Treat to Target

A Proposed New Paradigm for the Management of Crohn's Disease

Guillaume Bouguen; Barrett G. Levesque; Brian G. Feagan; Arthur Kavanaugh; Laurent Peyrin–Biroulet; Jean–Frederic Colombel; Stephen B. Hanauer; William J. Sandborn


Clin Gastroenterol Hepatol. 2015;13(6):1042-1050. 

In This Article

Abstract and Introduction


The traditional management of Crohn's disease, which is based on progressive, step-wise treatment intensification with re-evaluation of response according to symptoms, does not improve long-term outcomes of Crohn's disease and places patients at risk for bowel damage. The introduction of novel therapies and the development of new approaches to treatment in rheumatoid arthritis led to better outcomes for patients. Prominent among these is a "treat to target" strategy that is based on regular assessment of disease activity by using objective clinical and biological outcome measures and the subsequent adjustment of treatments. This approach is complementary to the concept of early intervention in high-risk patients. This review evaluates current literature on this topic and proposes a definition for the concept of treating to targets for Crohn's disease.


Crohn's disease (CD) is a chronic relapsing inflammatory bowel disease that frequently results in progressive segmental damage to the gastrointestinal tract.[1] Population-based studies have shown that the structural and functional bowel damage of CD is a dynamic, yet progressive process such that only 10% of patients experience prolonged remission of symptoms.[2–6] Importantly, even asymptomatic patients often have evidence of active inflammation on endoscopy, and structural bowel damage (strictures and/or fistula) identified by imaging is observed in more than 50% of patients after 10 years after diagnosis.[6,7] Consequently, even in the modern era of treatment, the majority of patients undergo surgery as a result of inadequate control of inflammation.[8]

The traditional management of CD features progressive, step-wise treatment intensification with reevaluation of response according to symptoms. Although clinically sensible, 2 fundamental problems exist with this approach. First, because it is both an incremental and time-bound paradigm, initiation of highly effective therapy (combined immunosuppression) in patients at the highest risk of disease progression is delayed. Second, because of the poor correlation that exists between symptoms and endoscopically defined disease activity, it inherently undertreats substantial proportions of patients.

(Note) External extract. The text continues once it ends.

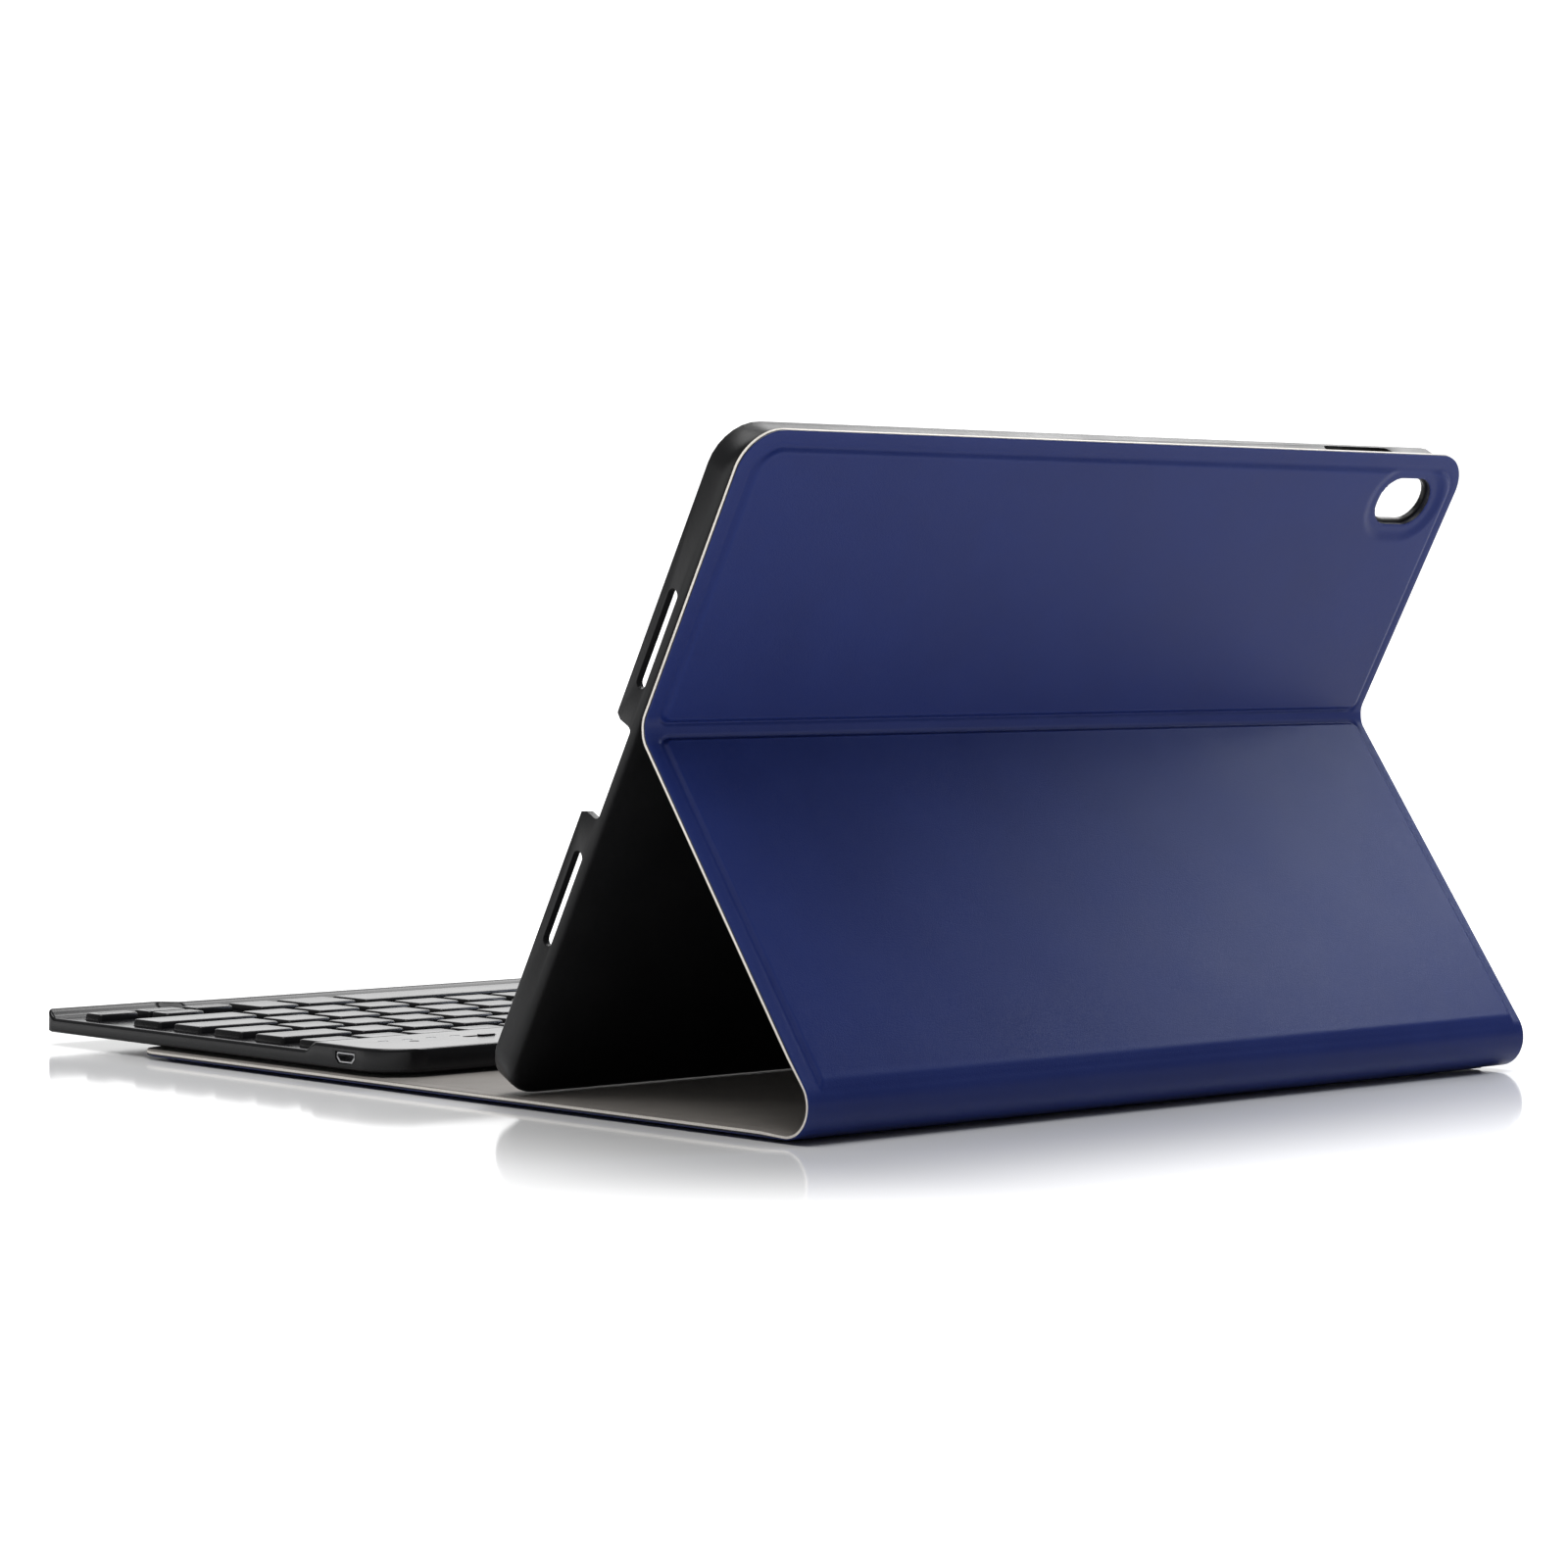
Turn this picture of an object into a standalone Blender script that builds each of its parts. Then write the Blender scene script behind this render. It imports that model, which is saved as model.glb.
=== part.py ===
"""Tablet keyboard case: folio cover with a stand flap, a hard tablet shell and a lift-off keyboard."""

import math

import bmesh
import bpy
from mathutils import Vector

MM = 0.001

# ---- standing pose: side profile in the Y-Z plane, millimetres ----
CREASE = (96.75, 91.47)          # inner surface of the upper panel, level with the crease strip
SHELL_TILT = math.radians(61.14)  # upper panel and shell, measured from the table
FLAP_TILT = math.radians(125.53)  # stand flap, measured from the table, leaning forward
STRIP_LENGTH = 4.7               # crease strip between its two grooves
GROOVE_ABOVE = 2.2               # upper groove above the crease centre
COVER_HALF = 126.5               # half width of every leather panel
COVER_FRONT = -109.45            # free front edge of the front cover
UPPER_TOP = 78.4                 # top edge of the upper panel, from the crease centre

# ---- folio sheet, measured outward from the lining's inner face ----
LINING = (0.0, 0.5)
BORDER = (0.6, 1.5)
BOARD = (0.6, 1.6)
PAD_OUT = 2.3
PAD_SKIN = 0.6
PAD_MARGIN = 7.5
CORNER_R = 10.5

# ---- spine bend ----
BEND_HEIGHT = 8.7                # bend centre above the table
BEND_INNER = 6.4                 # lining face radius
BEND_OUTER = 7.9
STRIP_SKIN = 1.0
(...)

In rheumatoid arthritis (RA), another chronic and debilitating immune disorder, novel treatment approaches have evolved. A major factor driving this has been the introduction of new therapies, in particular biologic agents such as tumor necrosis factor (TNF) antagonist. The clinical success of new therapies helped alter the goals of treatment, such that discussions of "remission" and achieving the lowest achievable levels of disease activity are increasingly becoming considered both possible and appropriate. It had long been recognized that persistent uncontrolled articular and systemic inflammation resulted in the harmful sequelae of RA, including joint destruction and functional disability as well as increased morbidity and even accelerated mortality. The efficacy of newer therapies reinvigorated treatment approaches to include older traditional disease-modifying anti-rheumatic drugs (DMARDs) such as methotrexate (MTX) in an effort to abrogate inflammation to the greatest extent possible. This included treatment earlier in the disease course and the use of combinations of agents such as MTX combined with a TNF antagonist.[9] A codification of these developments is the "treat to target" strategy.[10] The main principles of this strategy are based on the regular assessment of disease activity by using validated outcome measures and the subsequent adjustment of treatment in case of persistent inflammatory disease activity, preferably following a protocol where therapeutic consequences and targets are predefined (Figure 1).[11]

Figure 1.

Overview of the treat to target concept. According to risk stratification, highly effective disease-modifying therapy should first be administered to high-risk patients. Treatments should then be monitored and adjusted by using a predefined objective target.

Because of some analogies in disease course between RA and CD, the concept of treat to target that has evolved in RA can also be adapted to CD. To achieve disease modification and the prevention of structural bowel damage, an effective intervention must occur early in the course of CD (before the development of irreversible bowel damage) and adjusted to control biologic evidence of inflammation.[12,13] Although the concepts of new treatment goals such as mucosal healing (MH)[14] and deep remission[15,16] are increasingly being considered in CD patients, there is no specific definition of a treat-to-target strategy in CD that would enable these new treatment goals to be achieved. This article reviews the topic of treat to target and defines a potential treat-to-target paradigm for CD with help from available evidence and guidelines in RA.